RFR: 8302744: Refactor Hotspot container detection code [v2]
Thomas Stuefe
stuefe at openjdk.org
Wed May 22 14:24:13 UTC 2024
On Tue, 21 May 2024 13:58:22 GMT, Severin Gehwolf <sgehwolf at openjdk.org> wrote:
>> Please review this container detection code refactoring in hotspot. The main point of this is to
>>
>> - get rid of the `GET_CONTAINER_INFO` macros which hide too many things under the hood
>> - prevent refactoring of the code (since `GET_CONTAINER_INFO` macros short-return and are therefore not portable; at least not without some risk)
>> - make the code easier to understand
>> - allow for better testing via `gtest`
>> - separate multi-line parsing from single line parsing for clarity.
>>
>> Testing:
>> - [x] GHA
>> - [x] `gtest:cgroupTest` tests
>> - [x] Container tests on Linux with cgroup v1 (legacy) and cgroup v2. All pass.
>>
>> Thoughts?
>
> Severin Gehwolf has updated the pull request with a new target base due to a merge or a rebase.
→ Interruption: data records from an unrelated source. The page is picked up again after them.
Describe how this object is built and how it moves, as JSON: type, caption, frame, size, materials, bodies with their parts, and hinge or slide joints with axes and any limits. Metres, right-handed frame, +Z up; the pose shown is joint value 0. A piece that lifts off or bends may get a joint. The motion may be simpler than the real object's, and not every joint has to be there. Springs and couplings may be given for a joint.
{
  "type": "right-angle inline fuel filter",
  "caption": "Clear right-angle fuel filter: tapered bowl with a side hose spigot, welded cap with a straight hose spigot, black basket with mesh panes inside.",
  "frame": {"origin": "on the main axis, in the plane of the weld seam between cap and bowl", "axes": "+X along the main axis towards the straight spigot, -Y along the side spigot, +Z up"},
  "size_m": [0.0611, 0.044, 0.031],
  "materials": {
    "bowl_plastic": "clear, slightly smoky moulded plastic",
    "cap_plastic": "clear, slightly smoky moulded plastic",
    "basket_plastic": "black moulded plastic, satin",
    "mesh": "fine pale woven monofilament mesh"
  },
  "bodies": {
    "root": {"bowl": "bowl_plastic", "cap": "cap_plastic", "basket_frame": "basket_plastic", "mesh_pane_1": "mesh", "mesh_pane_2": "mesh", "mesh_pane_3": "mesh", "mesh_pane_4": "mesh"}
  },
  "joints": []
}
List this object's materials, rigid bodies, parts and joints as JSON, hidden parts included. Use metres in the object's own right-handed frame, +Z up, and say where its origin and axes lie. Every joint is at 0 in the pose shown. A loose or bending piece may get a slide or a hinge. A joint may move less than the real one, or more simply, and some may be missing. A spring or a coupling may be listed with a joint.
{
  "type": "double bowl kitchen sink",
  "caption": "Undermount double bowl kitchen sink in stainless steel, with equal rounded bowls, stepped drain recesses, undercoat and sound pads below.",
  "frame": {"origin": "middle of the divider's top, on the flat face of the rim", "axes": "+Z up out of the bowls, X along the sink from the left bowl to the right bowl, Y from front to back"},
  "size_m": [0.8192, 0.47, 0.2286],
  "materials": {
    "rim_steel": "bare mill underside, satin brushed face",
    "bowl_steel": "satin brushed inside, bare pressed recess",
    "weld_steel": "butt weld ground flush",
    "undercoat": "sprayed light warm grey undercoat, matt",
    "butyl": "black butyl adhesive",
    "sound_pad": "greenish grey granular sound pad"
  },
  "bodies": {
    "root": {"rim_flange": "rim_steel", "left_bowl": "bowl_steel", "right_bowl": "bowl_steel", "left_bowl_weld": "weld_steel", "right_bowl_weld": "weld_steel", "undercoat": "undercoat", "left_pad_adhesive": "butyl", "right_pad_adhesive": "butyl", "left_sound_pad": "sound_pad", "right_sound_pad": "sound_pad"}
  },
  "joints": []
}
The incremental webrev excludes the unrelated changes brought in by the merge/rebase. The pull request contains ten additional commits since the last revision:
>
> - Fix TestMemoryAwareness for cgroup v2
>
> It only reads the swap value, thus doesn't print:
> "Memory and Swap Limit is" but rather prints:
> "Swap Limit is". This is fine, since for cg v2
> the memory limit and the swap limits are in different
> files.
> - Fix whitespace
> - Handle cpu quota for cgroups v1 specially
> - Try a different approach.
>
> Hybrid MACRO usage and locked down reading primitives.
> - Add key-value read function
> - Add basic testing for read functions
> - Add generic julong/char* read functions
> - Merge branch 'master' into jdk-8302744-cleanup-getcontainer-info
> - 8302744: Refactor Hotspot container detection code
@jerboaa
A lot better!
If you move the sscanf up to `read_(number|numerical_tuple_value)()`, things become even simpler and you can remove the templatization altogether.
Also, at the moment, when you call read_string, three different buffers are involved, and three buffer copies. And one of the buffers is malloc'ed, which is not ideal for a high frequency call. And it forces you to deal with freeing that buffer.
You have:
- `read_number` -> `read_from_file`
- `read_numerical_tuple_value` -> `read_from_file`
- `read_string` -> `read_from_file`
You can move the sscanf up to the callers:
- Let `read_from_file()` only read the first line from a file and return that. No sscanf. Let it take an output buffer (e.g. `char output[1024]`) as argument.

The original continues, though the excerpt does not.